## START

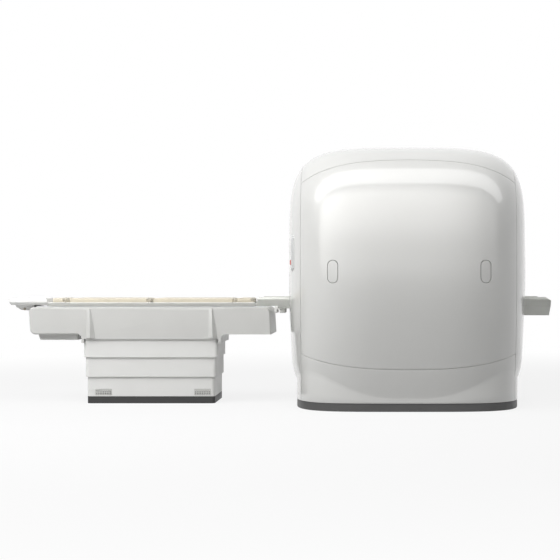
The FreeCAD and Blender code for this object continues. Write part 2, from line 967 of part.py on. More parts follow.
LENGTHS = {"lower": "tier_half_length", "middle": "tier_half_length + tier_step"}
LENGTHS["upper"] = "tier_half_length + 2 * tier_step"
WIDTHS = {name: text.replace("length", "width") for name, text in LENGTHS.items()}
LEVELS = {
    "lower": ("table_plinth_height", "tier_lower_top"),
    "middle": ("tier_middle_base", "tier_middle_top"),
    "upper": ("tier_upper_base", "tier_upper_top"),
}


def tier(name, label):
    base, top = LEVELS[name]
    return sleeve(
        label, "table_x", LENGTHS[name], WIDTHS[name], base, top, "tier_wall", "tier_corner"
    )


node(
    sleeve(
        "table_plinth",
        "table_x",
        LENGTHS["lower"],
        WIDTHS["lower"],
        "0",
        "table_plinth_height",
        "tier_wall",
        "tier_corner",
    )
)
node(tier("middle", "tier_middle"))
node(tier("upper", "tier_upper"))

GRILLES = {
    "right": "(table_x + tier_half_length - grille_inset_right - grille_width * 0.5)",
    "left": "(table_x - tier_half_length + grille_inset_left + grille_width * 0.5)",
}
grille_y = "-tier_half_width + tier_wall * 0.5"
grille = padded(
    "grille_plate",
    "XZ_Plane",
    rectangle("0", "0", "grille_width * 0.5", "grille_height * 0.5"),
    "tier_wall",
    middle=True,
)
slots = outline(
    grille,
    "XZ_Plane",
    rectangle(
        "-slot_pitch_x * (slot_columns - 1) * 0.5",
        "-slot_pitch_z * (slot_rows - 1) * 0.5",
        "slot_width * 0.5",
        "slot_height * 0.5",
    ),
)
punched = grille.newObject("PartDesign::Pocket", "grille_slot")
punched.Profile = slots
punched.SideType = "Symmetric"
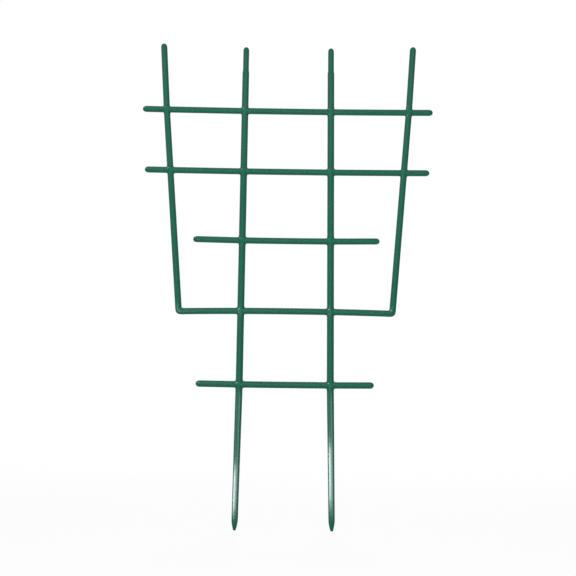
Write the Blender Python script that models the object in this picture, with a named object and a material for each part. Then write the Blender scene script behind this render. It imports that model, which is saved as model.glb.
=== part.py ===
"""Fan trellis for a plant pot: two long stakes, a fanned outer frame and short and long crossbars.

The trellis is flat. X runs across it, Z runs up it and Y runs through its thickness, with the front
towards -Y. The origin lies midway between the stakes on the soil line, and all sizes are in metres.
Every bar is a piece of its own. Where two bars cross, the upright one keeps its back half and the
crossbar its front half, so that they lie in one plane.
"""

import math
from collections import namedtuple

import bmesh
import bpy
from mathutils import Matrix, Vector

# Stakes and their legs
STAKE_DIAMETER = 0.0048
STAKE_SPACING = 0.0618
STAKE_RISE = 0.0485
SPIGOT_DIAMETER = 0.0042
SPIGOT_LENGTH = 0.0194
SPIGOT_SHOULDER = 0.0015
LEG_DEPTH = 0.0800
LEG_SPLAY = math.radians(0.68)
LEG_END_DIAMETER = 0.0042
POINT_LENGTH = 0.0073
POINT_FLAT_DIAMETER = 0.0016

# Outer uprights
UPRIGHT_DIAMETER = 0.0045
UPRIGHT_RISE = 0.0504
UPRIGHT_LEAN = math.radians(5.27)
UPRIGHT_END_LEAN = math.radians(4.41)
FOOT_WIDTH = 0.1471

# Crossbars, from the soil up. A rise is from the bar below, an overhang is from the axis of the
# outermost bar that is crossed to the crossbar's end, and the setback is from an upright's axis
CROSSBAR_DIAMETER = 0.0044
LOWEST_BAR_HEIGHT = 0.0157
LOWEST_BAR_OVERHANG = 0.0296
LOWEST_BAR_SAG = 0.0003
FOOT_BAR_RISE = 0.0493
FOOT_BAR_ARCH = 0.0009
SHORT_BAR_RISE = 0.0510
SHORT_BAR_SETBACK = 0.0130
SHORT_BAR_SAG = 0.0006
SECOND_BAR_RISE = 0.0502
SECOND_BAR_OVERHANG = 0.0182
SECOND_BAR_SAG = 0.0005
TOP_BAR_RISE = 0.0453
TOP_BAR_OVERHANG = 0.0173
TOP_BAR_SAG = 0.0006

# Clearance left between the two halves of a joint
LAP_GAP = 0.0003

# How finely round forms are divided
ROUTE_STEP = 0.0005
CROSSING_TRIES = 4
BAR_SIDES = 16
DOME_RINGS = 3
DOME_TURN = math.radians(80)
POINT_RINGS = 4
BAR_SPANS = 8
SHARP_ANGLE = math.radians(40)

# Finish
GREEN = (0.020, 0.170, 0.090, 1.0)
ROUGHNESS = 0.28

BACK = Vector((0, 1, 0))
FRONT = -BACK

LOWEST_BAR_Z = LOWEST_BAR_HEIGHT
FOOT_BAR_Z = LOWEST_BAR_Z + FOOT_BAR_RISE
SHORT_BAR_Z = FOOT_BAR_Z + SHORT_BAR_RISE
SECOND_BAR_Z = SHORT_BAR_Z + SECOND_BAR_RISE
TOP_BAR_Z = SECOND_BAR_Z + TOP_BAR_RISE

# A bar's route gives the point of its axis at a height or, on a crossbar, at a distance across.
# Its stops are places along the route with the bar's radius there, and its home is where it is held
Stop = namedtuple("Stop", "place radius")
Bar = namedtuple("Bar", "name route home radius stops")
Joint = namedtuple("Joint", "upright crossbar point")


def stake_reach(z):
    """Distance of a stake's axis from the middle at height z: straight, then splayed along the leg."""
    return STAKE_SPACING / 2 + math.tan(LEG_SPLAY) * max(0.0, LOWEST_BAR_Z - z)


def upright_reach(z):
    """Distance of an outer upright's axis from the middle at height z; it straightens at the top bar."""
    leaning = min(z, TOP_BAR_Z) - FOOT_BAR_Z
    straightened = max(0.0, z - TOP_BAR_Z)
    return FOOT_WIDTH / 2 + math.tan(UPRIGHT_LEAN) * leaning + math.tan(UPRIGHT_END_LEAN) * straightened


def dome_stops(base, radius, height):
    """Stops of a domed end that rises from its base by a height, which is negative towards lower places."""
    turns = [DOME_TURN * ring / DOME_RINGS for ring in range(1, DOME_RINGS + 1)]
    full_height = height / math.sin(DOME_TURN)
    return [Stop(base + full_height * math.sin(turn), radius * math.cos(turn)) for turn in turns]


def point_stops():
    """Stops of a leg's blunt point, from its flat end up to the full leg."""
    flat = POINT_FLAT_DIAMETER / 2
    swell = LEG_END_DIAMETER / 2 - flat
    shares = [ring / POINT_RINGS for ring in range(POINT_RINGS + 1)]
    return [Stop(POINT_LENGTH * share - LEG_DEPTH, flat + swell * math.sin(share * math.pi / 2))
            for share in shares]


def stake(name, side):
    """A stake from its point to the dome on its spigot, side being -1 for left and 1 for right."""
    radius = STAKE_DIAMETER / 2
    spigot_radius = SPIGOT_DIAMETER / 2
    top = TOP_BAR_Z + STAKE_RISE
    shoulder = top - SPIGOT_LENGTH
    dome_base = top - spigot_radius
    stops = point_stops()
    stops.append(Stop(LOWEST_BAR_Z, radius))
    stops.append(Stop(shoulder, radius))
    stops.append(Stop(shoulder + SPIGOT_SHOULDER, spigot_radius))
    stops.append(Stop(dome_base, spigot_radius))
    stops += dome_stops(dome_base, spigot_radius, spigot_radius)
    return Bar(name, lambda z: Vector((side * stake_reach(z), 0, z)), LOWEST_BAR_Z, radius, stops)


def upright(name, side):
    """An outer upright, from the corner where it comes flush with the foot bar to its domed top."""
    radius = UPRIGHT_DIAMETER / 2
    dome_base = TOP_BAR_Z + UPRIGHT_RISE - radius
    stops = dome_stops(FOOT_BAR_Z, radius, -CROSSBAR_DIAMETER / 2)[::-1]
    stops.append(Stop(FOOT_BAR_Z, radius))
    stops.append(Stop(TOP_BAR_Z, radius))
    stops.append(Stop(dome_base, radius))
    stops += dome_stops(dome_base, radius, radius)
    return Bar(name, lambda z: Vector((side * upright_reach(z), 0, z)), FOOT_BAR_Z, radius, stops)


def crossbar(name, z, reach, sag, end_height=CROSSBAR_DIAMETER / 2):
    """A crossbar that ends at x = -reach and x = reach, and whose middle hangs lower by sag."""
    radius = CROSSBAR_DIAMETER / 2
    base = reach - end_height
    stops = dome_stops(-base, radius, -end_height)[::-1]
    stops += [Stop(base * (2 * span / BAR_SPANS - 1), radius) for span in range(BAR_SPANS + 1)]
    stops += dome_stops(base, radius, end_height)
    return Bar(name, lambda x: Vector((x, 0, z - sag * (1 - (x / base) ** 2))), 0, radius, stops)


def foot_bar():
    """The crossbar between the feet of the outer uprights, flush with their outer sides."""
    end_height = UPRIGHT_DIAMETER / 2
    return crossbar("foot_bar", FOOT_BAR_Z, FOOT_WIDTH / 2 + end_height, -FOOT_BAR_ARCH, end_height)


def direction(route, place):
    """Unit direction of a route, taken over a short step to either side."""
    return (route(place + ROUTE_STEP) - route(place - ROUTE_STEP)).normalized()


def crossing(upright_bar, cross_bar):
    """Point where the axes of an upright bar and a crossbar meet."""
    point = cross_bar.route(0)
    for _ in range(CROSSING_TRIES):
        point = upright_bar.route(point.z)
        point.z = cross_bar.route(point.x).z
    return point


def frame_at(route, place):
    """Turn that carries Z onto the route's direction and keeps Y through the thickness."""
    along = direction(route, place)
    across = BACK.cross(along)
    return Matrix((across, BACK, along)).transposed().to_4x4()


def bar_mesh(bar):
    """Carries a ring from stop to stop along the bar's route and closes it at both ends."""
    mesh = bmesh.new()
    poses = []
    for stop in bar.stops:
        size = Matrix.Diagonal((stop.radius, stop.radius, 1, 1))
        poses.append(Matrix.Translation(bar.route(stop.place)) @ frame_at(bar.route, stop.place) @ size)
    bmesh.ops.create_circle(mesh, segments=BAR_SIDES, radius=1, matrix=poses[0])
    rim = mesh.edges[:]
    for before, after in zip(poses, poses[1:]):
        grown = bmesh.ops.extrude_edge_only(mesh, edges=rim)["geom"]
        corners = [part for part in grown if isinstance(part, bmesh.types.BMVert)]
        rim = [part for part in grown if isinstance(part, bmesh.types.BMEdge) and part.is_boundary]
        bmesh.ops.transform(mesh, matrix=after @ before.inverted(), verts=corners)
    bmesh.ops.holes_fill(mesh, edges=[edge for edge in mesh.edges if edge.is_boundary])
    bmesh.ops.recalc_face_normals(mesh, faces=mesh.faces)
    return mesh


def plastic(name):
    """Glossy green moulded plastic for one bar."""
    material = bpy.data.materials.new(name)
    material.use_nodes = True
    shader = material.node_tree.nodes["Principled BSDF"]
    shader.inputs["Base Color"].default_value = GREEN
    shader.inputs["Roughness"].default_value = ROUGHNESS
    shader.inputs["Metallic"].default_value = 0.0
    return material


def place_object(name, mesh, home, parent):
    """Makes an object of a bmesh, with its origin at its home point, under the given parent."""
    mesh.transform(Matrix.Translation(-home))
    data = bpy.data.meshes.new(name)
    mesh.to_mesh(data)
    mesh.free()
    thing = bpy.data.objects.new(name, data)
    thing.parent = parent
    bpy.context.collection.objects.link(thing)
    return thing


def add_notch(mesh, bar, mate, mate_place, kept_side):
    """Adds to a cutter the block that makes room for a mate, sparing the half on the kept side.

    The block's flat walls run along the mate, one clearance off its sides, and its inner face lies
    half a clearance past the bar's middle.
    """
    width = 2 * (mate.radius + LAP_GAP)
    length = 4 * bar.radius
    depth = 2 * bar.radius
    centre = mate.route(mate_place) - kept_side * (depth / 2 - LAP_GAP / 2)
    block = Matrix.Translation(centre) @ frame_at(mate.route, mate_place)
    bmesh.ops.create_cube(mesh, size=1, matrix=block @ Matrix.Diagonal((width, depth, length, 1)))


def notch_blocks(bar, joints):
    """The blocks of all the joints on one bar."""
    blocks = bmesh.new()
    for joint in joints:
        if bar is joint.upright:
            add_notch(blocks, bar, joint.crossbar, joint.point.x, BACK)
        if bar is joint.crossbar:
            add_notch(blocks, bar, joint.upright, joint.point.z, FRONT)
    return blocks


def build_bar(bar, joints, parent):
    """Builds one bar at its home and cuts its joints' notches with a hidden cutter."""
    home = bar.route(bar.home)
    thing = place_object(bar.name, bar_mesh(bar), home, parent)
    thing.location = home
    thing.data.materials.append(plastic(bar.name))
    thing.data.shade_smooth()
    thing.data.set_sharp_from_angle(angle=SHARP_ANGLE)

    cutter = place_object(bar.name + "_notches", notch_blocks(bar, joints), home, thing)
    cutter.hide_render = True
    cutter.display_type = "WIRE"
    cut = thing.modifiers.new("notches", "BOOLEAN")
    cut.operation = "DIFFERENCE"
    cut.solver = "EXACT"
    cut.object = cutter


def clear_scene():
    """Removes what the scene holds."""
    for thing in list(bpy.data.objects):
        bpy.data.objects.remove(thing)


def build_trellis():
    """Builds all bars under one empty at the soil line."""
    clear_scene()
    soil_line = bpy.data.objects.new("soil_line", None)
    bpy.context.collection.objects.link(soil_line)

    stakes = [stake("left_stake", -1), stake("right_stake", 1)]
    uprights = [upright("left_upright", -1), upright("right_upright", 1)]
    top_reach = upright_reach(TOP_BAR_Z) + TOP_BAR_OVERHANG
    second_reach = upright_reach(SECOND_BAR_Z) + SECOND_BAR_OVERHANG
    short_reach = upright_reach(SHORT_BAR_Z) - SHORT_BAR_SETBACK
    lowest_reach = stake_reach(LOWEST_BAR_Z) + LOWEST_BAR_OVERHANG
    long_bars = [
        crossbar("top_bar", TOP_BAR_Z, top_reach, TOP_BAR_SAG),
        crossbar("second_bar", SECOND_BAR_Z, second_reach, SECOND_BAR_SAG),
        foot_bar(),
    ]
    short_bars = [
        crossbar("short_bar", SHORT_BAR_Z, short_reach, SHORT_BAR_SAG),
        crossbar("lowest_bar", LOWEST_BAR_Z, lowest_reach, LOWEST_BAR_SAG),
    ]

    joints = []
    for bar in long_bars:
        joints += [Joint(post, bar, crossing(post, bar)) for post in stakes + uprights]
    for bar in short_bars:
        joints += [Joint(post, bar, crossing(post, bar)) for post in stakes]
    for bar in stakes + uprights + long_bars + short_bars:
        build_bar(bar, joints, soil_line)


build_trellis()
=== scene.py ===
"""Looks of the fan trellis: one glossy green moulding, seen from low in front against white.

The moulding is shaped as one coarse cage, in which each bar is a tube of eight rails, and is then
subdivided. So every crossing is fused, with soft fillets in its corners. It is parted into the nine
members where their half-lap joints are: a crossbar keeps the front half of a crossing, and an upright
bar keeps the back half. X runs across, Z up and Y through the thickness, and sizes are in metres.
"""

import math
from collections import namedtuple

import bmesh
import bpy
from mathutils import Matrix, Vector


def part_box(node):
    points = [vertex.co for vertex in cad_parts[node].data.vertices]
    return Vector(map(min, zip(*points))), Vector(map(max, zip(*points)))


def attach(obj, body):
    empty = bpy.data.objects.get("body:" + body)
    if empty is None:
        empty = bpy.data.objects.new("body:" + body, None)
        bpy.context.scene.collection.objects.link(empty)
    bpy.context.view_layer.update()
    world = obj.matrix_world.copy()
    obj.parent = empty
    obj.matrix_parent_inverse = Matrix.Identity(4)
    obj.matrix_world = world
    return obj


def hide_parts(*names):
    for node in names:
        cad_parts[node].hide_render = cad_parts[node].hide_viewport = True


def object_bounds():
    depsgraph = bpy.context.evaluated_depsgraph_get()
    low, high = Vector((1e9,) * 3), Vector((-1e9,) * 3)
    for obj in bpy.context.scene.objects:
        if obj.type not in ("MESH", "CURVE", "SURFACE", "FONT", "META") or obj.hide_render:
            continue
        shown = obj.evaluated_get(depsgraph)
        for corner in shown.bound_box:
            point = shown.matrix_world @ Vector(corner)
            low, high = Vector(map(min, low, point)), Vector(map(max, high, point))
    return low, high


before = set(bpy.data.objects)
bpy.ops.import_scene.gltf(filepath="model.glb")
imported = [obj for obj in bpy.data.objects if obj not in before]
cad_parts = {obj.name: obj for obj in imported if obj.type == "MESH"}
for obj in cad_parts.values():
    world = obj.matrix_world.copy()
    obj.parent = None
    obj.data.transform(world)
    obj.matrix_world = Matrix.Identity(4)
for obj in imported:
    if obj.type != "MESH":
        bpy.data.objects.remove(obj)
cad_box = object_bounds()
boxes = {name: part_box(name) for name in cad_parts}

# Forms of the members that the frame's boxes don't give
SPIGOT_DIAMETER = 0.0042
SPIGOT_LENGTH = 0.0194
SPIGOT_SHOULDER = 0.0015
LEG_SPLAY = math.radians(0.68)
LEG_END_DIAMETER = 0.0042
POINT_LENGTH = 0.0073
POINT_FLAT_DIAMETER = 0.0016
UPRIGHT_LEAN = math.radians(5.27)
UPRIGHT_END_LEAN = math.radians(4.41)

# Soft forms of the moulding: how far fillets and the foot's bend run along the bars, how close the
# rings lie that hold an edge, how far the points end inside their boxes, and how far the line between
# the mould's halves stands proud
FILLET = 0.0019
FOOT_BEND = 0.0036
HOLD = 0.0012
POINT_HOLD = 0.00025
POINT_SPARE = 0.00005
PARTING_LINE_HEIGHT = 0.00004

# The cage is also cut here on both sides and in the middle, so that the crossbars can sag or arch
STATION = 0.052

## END

Only the lines from the one that contains "obj.data.transform(world)" to the end of the entries above should be given again, exactly and in full.

- [OUTPUT OF THE TASK]:
    obj.data.transform(world)
    obj.matrix_world = Matrix.Identity(4)
for obj in imported:
    if obj.type != "MESH":
        bpy.data.objects.remove(obj)
cad_box = object_bounds()
boxes = {name: part_box(name) for name in cad_parts}

# Forms of the members that the frame's boxes don't give
SPIGOT_DIAMETER = 0.0042
SPIGOT_LENGTH = 0.0194
SPIGOT_SHOULDER = 0.0015
LEG_SPLAY = math.radians(0.68)
LEG_END_DIAMETER = 0.0042
POINT_LENGTH = 0.0073
POINT_FLAT_DIAMETER = 0.0016
UPRIGHT_LEAN = math.radians(5.27)
UPRIGHT_END_LEAN = math.radians(4.41)

# Soft forms of the moulding: how far fillets and the foot's bend run along the bars, how close the
# rings lie that hold an edge, how far the points end inside their boxes, and how far the line between
# the mould's halves stands proud
FILLET = 0.0019
FOOT_BEND = 0.0036
HOLD = 0.0012
POINT_HOLD = 0.00025
POINT_SPARE = 0.00005
PARTING_LINE_HEIGHT = 0.00004

# The cage is also cut here on both sides and in the middle, so that the crossbars can sag or arch
STATION = 0.052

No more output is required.